Nostra Aetate, segno vivo

IMG_20151202_102545La Nostra Aetate, a cinquant’anni dalla sua emanazione, ha segnato una tappa fondamentale nel dialogo tra Chiesa cattolica ed ebraismo. Il significato di questo documento, dedicato alle relazioni con le religioni non cristiane, è, a distanza di mezzo secolo, oggetto di approfondimenti e riflessioni come dimostra la giornata di studi organizzata nelle scorse ore a Roma presso la Pontificia Università Urbaniana. Tra i protagonisti dell’incontro, a cui ha partecipato il presidente dell’Unione delle Comunità Ebraiche Italiane Renzo Gattegna, il rabbino capo di Roma rav Riccardo Di Segni assieme a Raymond Cohen, docente dell’Università ebraica di Gerusalemme, e al cardinale Kurt Koch. “In un periodo come questo il dialogo tra le religioni assume un ruolo particolarmente importante – ha dichiarato in apertura l’ambasciatore d’Israele presso la Santa Sede Zion Evrony – e deve essere fondato sul rifiuto dell’estremismo religioso e dell”uso della violenza nel nome di Dio”. Evrony, che ha ricordato come la giornata di studi sia nata dalla collaborazione tra l’ambasciata e la Commissione per i rapporti religiosi con l’ebraismo del Pontificio consiglio per la promozione dell’unità dei cristiani, ha sottolineato come la Nostra Aetate sia stato il primo passo di un cammino che deve continuare e che deve essere portato avanti sia nei rapporti tra Chiesa cattolica ed ebraismo, sia tra la prima e Israele.

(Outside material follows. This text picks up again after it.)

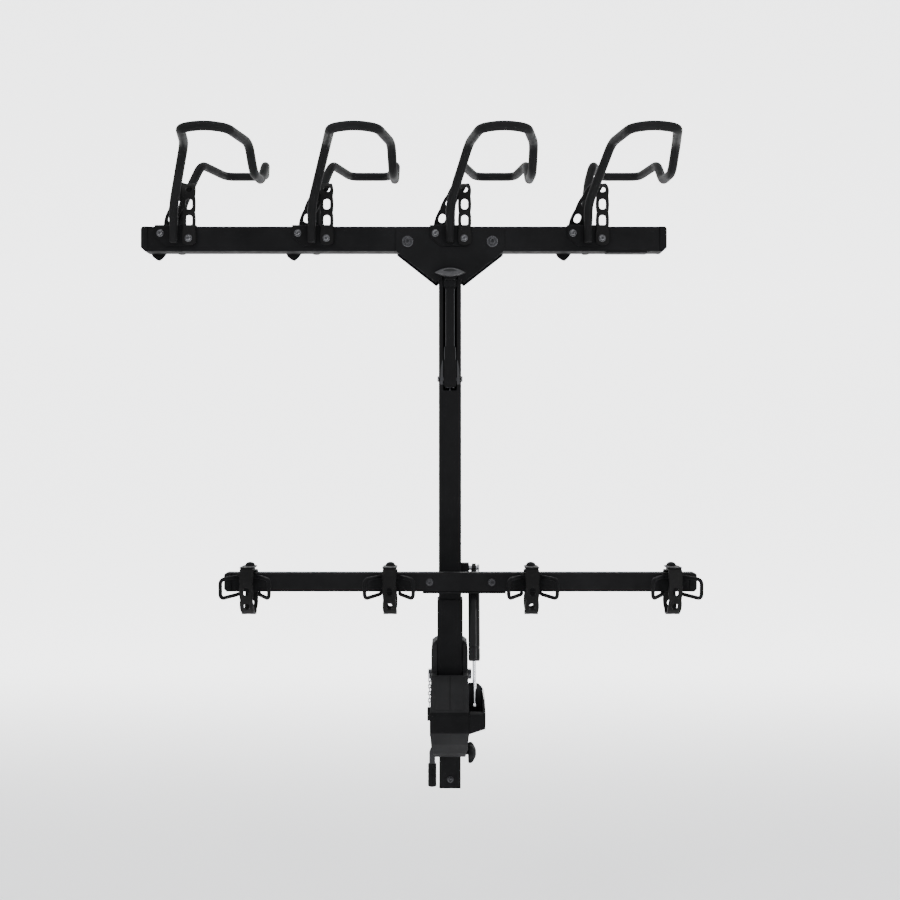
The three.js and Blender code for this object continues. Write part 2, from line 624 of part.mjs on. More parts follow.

Per l’ambasciatore, poi, l’auspicio è che il suo messaggio si diffonda in tutta la realtà cristiana. Ha invece descritto come un “paradosso” la storia della Nostra Aetate rav Di Segni, affermando che il documento ha “entusiasmato molti ma molti di più ne ha delusi. Malgrado tutti i suoi difetti – ha però aggiunto – ha comunque segnato un cambiamento epocale” nei rapporti tra ebraismo e cattolicesimo.
A testimonianza delle perplessità con cui fu accolta l’emanazione della Nostra Aetate da una parte del mondo ebraico, il rav ha ricordato le impressioni espresse allora da rav Elio Toaff, una delle figure più autorevoli del Novecento, ricordata per il suo apporto al dialogo interreligioso. “Toaff fu molto cauto nel suo giudizio – ricorda rav Di Segni, citando il volume Le chiese cristiane e l’ebraismo – 1942-1982 – e dichiarò che gli ebrei avrebbero potuto giudicare quelle parole solo se ad esse fossero seguiti i fatti”. “Il mondo ebraico guardò con grande attenzione al risultato del Concilio vaticano II e ne mise in risalto i limiti, in parte superati dall’evoluzione successiva”, spiega Di Segni, ricordando come lo stesso cardinale Agostino Bea, protagonista della redazione della Nostra Aetate, si espresse chiaramente contro l’accusa di deicidio ma dall’altra, in alcuni suoi scritti, ripropose la teoria della sostituzione (il cristianesimo come il nuovo popolo di Dio, in sostituzione dunque di quello vecchio ebraico). Guardando poi al presente, il rav ha affermato che “nell’attuale scenario vi è un triste protagonismo della fede, con scontri di cultura e religione. È nostro dovere come rappresentanti delle religioni di trovare ciò che ci unisce”.
Secondo il professor Cohen la Nostra Aetate “ha gettato le basi per la mutua comprensione” in particolare tra mondo ebraico e cattolico, per la costruzione “di un dialogo fraterno”. Il professore ha inoltre ricordato l’impegno attuale delle istituzioni in Israele, in particolare del Presidente dello Stato Reuven Rivlin, a mantenere la convivenza pacifica tra le varie anime e religioni presenti nella società israeliana e a condannare ogni forma di intolleranza.
All’evento (che ha visto anche un intermezzo musicale del Gabriel Coen Duo) è stata presentata da rav Avraham Cooper la mostra “Un popolo, un libro, una terra: i 3.500 anni di relazioni tra il popolo ebraico e la Terra Santa”, organizzata dal Centro Simon Wiesenthal assieme all’Unesco.